Ce qui a déclenché un fou rire immédiat du churros qui là d'un coup en a oublié son micro-réseau à la con. Je passe rapidement sur le psychodrame qui a suivi ("tu n'aimes pas ma tenue ou quoi ?" - "si si" - "attends, c'est bon, après 15 ans, je sais exactement quand tu aimes ou quand tu n'aimes pas" - "mais si, tu es très bien" - "très bien, mais pas whaou" - "mais si, whaou" - "ok. Comment elle s'appelle cette pute ?" - "mais enfin, tu délires ou quoi, tu es parfaite. Très belle" - "j'ai compris, je vais me changer" - "mais noooon" - "c'est parce que j'ai grossi ?" - "pas du tout" - "ou alors c'est que je suis vieille". "Pfffffffffff" - "Tais-toi".)

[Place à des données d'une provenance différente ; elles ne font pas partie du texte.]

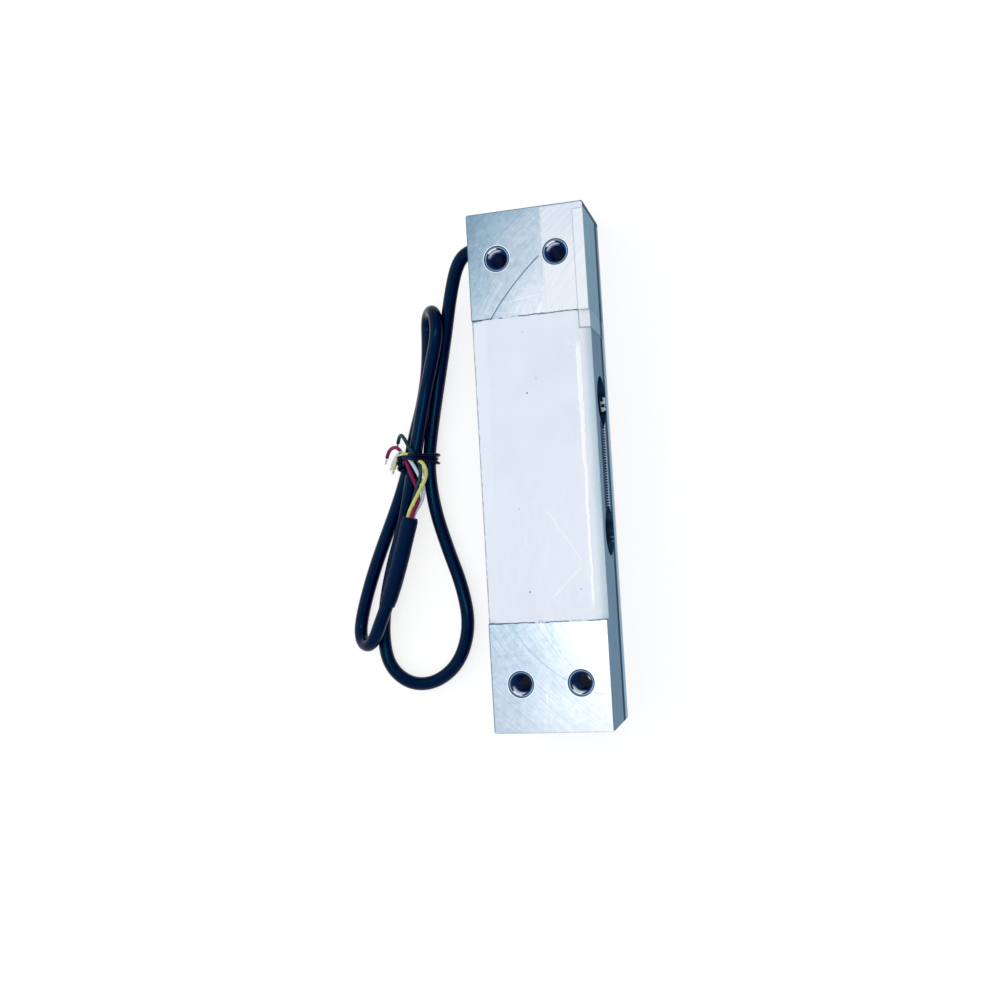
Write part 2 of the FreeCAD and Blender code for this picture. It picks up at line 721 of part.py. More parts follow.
# four stripped cores, from the jacket end up under the tie and out at its left
CORE_ROUTES = {
    "yellow": [
        (-37.9, -5, 8.1), (-36.5, -2, 8), (-35.8, 0.8, 7.8), (-36.3, 3.4, 8.2),
        (-37.3, 6.1, 8.5), (-38.3, 8.6, 9), (-40, 9.6, 8.8), (-41.9, 9.4, 7.7),
        (-43.5, 8, 6.3), (-44.6, 6.2, 4.9),
    ],
    "green": [
        (-39.4, -5.2, 7.3), (-38.5, -1.8, 8.4), (-37.9, 0.9, 8.9), (-37.5, 3.4, 8.6),
        (-38.35, 6.1, 8.25), (-38.9, 8.4, 7.8), (-39.7, 10.4, 7.1), (-41.2, 12, 5.2),
        (-42.6, 13.1, 3.4), (-44, 13.1, 2.2),
    ],
    "white": [
        (-36.6, -5.6, 5.8), (-36.2, -3, 5.9), (-37, -0.6, 6.9), (-38, 1.4, 7.7),
        (-38.6, 3.4, 7.8), (-39.4, 6.1, 7.5), (-40.3, 8.8, 7.1), (-41.7, 9.3, 6.4),
        (-43.2, 8.2, 4.6), (-44.4, 6.6, 2.8), (-45.8, 5, 1.8),
    ],
    "red": [
        (-37.3, -5.4, 6.9), (-37.8, -1.6, 7.3), (-39.1, 1.2, 7.8), (-39.7, 3.4, 7.6),
        (-40.4, 6.1, 6.7), (-41, 8.8, 5.6), (-42.3, 10.2, 4.3), (-43.9, 10.8, 2.9),
        (-45.4, 10.2, 1.7), (-46.5, 8.7, 1.3),
    ],
}
# where each core leaves the jacket end: to the right, up
CORE_STARTS = {"yellow": (-1, 1), "green": (-1, -1), "white": (1, -1), "red": (1, 1)}
core_r = size("core_radius")
core_spread = 1.1 * core_r
right = past.cross(Vector(0, 0, 1))
right.normalize()
up = right.cross(past)
tips = []
for colour, route in CORE_ROUTES.items():
    to_right, upward = CORE_STARTS[colour]
    start = jacket_end + (right * to_right + up * upward) * core_spread
    straight_end = start + past * 2.2
    edges, radii = route_edges([tuple(start), tuple(straight_end)] + route)
    show("core_" + colour, sweep(edges, core_r))
    print("core", colour, "length %.1f" % sum(edge.Length for edge in edges))
    end = Vector(*route[-1])
    heading = end - Vector(*route[-2])
    heading.normalize()
    tips.append(sweep([Part.LineSegment(
        end, end + heading * size("tip_length")).toShape()], size("tip_radius")))
show("core_tips", Part.makeCompound(tips))


# ---------------------------------------------------------------- cable tie
def band_face(circles, grow):
    """The face inside a band drawn tight round the circles, given in turning order."""
    sides = []
    for k in range(len(circles)):
        ax, ay, ar = circles[k - 1]
        bx, by, br = circles[k]
        away = Vector(bx - ax, by - ay, 0)
        gap = away.Length
        away.normalize()
        lean = (ar - br) / gap
        out = away * lean + Vector(away.y, -away.x, 0) * math.sqrt(1 - lean ** 2)
        sides.append((Vector(ax, ay, 0) + out * (ar + grow),
                      Vector(bx, by, 0) + out * (br + grow)))
    edges = []
    for k in range(len(circles)):
        cx, cy, r = circles[k]
        before = sides[k][1]
        after = sides[(k + 1) % len(circles)][0]
        edges.append(Part.LineSegment(sides[k][0], before).toShape())
        middle = (before - Vector(cx, cy, 0)) + (after - Vector(cx, cy, 0))
        middle.normalize()
        edges.append(Part.Arc(before, Vector(cx, cy, 0) + middle * (r + grow), after).toShape())
    return Part.Face(Part.Wire(edges))


# what the tie is drawn round, seen along the bundle: across, up, radius
TIE_STRANDS = [
    (3.24, 2.74, cable_r + 0.17), (0.72, 8.36, core_r + 0.08), (-0.85, 8.8, core_r + 0.08),
    (-3, 7.25, core_r + 0.08), (-3.85, 5.92, core_r + 0.1), (-2.52, 2.71, cable_r + 0.17),
]
clear = size("tie_clearance")
outer_face = band_face(TIE_STRANDS, clear + size("tie_thickness"))
inner_face = band_face(TIE_STRANDS, clear)
band = outer_face.cut(inner_face).extrude(Vector(0, 0, size("tie_width")))
tie_turn = Rotation(Vector(0, 0, 1), -size("tie_turn")) * Rotation(Vector(1, 0, 0), 90)
band.Placement = Placement(Vector(-size("tie_left"), size("tie_at"), 0), tie_turn)
# its twisted end lies over the left strand
TIE_TAIL = [(-41.5, 6.4, 7.5), (-41.9, 4.6, 6.7), (-42.6, 2.2, 5.6), (-42.8, 0.6, 4.6)]
twist = sweep(route_edges(TIE_TAIL)[0], size("tie_tail_radius"))
show("cable_tie", band.fuse(twist))

# ---------------------------------------------------------------- checks and files
doc.recompute()
nodes = [beam, doc.getObject("sealant_front"), doc.getObject("sealant_back"), label, tape]
nodes += pieces
for item in doc.Objects:
    if "Invalid" in item.State or "Error" in item.State:
        raise RuntimeError("%s: %s" % (item.Name, item.State))
os.makedirs("parts", exist_ok=True)
for node in nodes:
    shape = node.Shape
    if shape.isNull() or not shape.isValid() or shape.Volume <= 0:
        raise RuntimeError("bad shape: " + node.Label)
    shape.exportStep("parts/%s.step" % node.Label)
    box = shape.BoundBox
    print("%-22s %9.1f mm3  x %.2f %.2f  y %.2f %.2f  z %.2f %.2f" % (
        node.Label, shape.Volume, box.XMin, box.XMax, box.YMin, box.YMax, box.ZMin, box.ZMax))
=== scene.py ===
import math
import random

import bmesh
import bpy
from mathutils import Matrix, Vector, noise
from mathutils.geometry import convex_hull_2d


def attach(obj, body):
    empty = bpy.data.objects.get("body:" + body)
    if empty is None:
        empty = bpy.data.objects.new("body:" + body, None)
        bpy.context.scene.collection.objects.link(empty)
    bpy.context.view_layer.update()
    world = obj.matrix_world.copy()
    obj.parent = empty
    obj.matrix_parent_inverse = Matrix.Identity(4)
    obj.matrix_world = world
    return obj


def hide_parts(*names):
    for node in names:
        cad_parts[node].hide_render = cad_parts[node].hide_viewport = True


random.seed(11)
MM = 0.001

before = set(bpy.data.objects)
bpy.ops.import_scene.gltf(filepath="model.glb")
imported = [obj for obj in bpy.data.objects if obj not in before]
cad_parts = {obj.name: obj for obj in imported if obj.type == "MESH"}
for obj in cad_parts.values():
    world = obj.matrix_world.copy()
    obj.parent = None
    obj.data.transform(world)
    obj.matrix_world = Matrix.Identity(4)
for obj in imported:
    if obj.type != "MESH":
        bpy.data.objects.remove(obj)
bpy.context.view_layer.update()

scene = bpy.context.scene
scene.view_settings.view_transform = "Standard"

# The part's own sizes, in mm, under the names they have in its sheet, and the slot's end.
# x goes across the beam, y along it and z up from its lower face.
HALF_WIDTH, HALF_LENGTH, BEAM_HEIGHT = 15, 65, 22
HALF_HEIGHT = BEAM_HEIGHT / 2
RECESS_END = 37.9
FLEX_AT, FLEX_RADIUS = 16.5, 6.25
SLOT_BOTTOM, SLOT_TOP = 9.7, 12.3
BOLT_X, BOLT_Y, THREAD_DRILL = 7.5, 53, 2.5
LABEL_FROM, LABEL_TO, LABEL_LOW = 33.4, 63, 3
FLAP_EDGE, TAPE_EDGE = 12.3, 4.2
SLOT_END = FLEX_AT - FLEX_RADIUS


# small helpers

def link(obj):
    scene.collection.objects.link(obj)
    return obj


def around(side, other, angle):
    """The direction at an angle from one direction towards another."""
    return side * math.cos(angle) + other * math.sin(angle)


def length_of(points):
    return sum((b - a).length for a, b in zip(points, points[1:]))


def at_length(points, wanted):
    """Place and direction at a length along a line of points."""
    run = 0.0
    for a, b in zip(points, points[1:]):
        step = (b - a).length
        if step > 0 and run + step >= wanted:
            return a.lerp(b, (wanted - run) / step), (b - a).normalized()
        run += step
    direction = (points[-1] - points[-2]).normalized()
    return points[-1] + direction * (wanted - run), direction


def centreline(obj):
    """The points of the curve's own line, read while it has no bevel."""
    evaluated = obj.evaluated_get(bpy.context.evaluated_depsgraph_get())
    mesh = bpy.data.meshes.new_from_object(evaluated)
    points = [v.co.copy() for v in mesh.vertices]
    bpy.data.meshes.remove(mesh)
    return points


def route_curve(name, points, radius):
    """One open NURBS spline with the route's points, in mm, as its control points."""
    data = bpy.data.curves.new(name, "CURVE")
    data.dimensions = "3D"
    data.resolution_u = 12
    data.bevel_resolution = 7
    data.use_fill_caps = True
    spline = data.splines.new("NURBS")
    spline.points.add(len(points) - 1)
    for point, place in zip(spline.points, points):
        point.co = (*(Vector(place) * MM), 1)
    spline.order_u = 3
    spline.use_endpoint_u = True
    obj = link(bpy.data.objects.new(name, data))
    line = centreline(obj)
    data.bevel_depth = radius * MM
    return obj, line


def mesh_object(name, bm, smooth=True):
    bmesh.ops.recalc_face_normals(bm, faces=bm.faces)
    mesh = bpy.data.meshes.new(name)
    bm.to_mesh(mesh)
    bm.free()
    for polygon in mesh.polygons:
        polygon.use_smooth = smooth
    return link(bpy.data.objects.new(name, mesh))


def tube(name, path, radius_at, sides):
    """A closed mesh tube along a path; radius_at(fraction, angle) gives its section."""
    bm = bmesh.new()
    rings = []
    across = (path[1] - path[0]).normalized().orthogonal().normalized()
    for i, place in enumerate(path):
        ahead = path[min(i + 1, len(path) - 1)]
        behind = path[max(i - 1, 0)]
        tangent = (ahead - behind).normalized()
        across = (across - tangent * across.dot(tangent)).normalized()
        other = tangent.cross(across)
        ring = []
        for k in range(sides):
            angle = 2 * math.pi * k / sides
            radius = radius_at(i / (len(path) - 1), angle)
            ring.append(bm.verts.new(place + around(across, other, angle) * radius))
        rings.append(ring)
    for a, b in zip(rings, rings[1:]):
        for k in range(sides):
            bm.faces.new((a[k], a[(k + 1) % sides], b[(k + 1) % sides], b[k]))
    bm.faces.new(list(reversed(rings[0])))
    bm.faces.new(rings[-1])
    return mesh_object(name, bm)


def join(name, objects):
    """Several mesh objects as one."""
    bm = bmesh.new()
    for obj in objects:
        bm.from_mesh(obj.data)
        mesh = obj.data
        bpy.data.objects.remove(obj)
        bpy.data.meshes.remove(mesh)
    return mesh_object(name, bm)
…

Pour la faire courte, je suis allée me changer, ai opté pour une autre blouse, en plumetis noir cette fois-ci et un short, noir également. J'ai gardé les bottes. Et le churros a semblé trouver ça mieux, sans pour autant non plus en faire des tonnes. Je n'étais pas dévastée mais j'ai tout de même vidé deux bouteilles au bas mot à moi toute seule chez nos copains pour noyer mon désespoir. Du coup j'ai ricané grassement pendant une heure quand Frédé a trouvé que mon fondant marrons-chocolat ressemblait à un gros cul. Ou en tous cas qu'un anus s'y était planqué. Classe.
Le lendemain, vous vous doutez que ma mise fut sommaire. Autant la veille, sur une échelle de 1 à 10, je me serais accordé un 8 (un 8 à mon niveau, je précise), autant là, même un 2 eut été cher payé. Jean pourri, yeux de panda (la couette démaquillante ne marche pas à tous les coups), haleine chargée et t-shirt Petit-Bateau. Propre, par contre.
Et là, pof, le churros me voit et me fait son regard "je vais te faire bouffer l'oreiller". Certes rassurée quant à l'avenir de notre mariage, j'ai tout de même tenté de sonder les tréfonds de son âme pour comprendre en quoi ma gueule de biais et mon allure de pochetrone pouvait avoir le moindre attrait en comparaison de mon outfit ultra élaboré de la veille. "En fait, l'hyper-féminisation te fait peur, c'est ça ? Tu me rabaches que tu adooores le style années 50, les nanas moulées dans des jupes au genou avec talons aiguilles mais je t'ai fait te sentir un tout petit garçon en me déguisant en femme fatale. Tu es comme tous les hommes finalement, tu étais en DANGER. Peur de la castration, c'est tout. A moins que ce soit mon maquillage ? Pas assez naturel ? Je manquais de subtilité, c'est ça ? Et nia nia nia et nia nia nia".
Il m'a laissée soliloquer et quand je me suis tue, il m'a mis une main aux fesses et m'a répondu: "non, c'est juste que ton t-shirt, là, il est un peu trop petit et il me donne envie de te toucher les seins. j'adore".
Mad-Men staïle: 0 - Petit-Bateau: 1.
Moralité, et ce sera mon premier conseil cadeaux de Noël (peut-être le dernier d'ailleurs parce qu'au vu de ma piètre récolte pour l'instant en ce qui concerne mes propres achats je me demande si je vais honorer mes engagements à ce sujet), achetez aux filles que vous aimez des t-shirt petit-bateau. Si possible une taille en dessous de ce qu'elles portent d'habitude. La couleur et la forme du col importent peu. L'essentiel étant qu'ils vous moulent les seins. Ah parce que oui, le mieux c'est de vous en offrir un, les girls. On n'est jamais si bien servi que par soi même.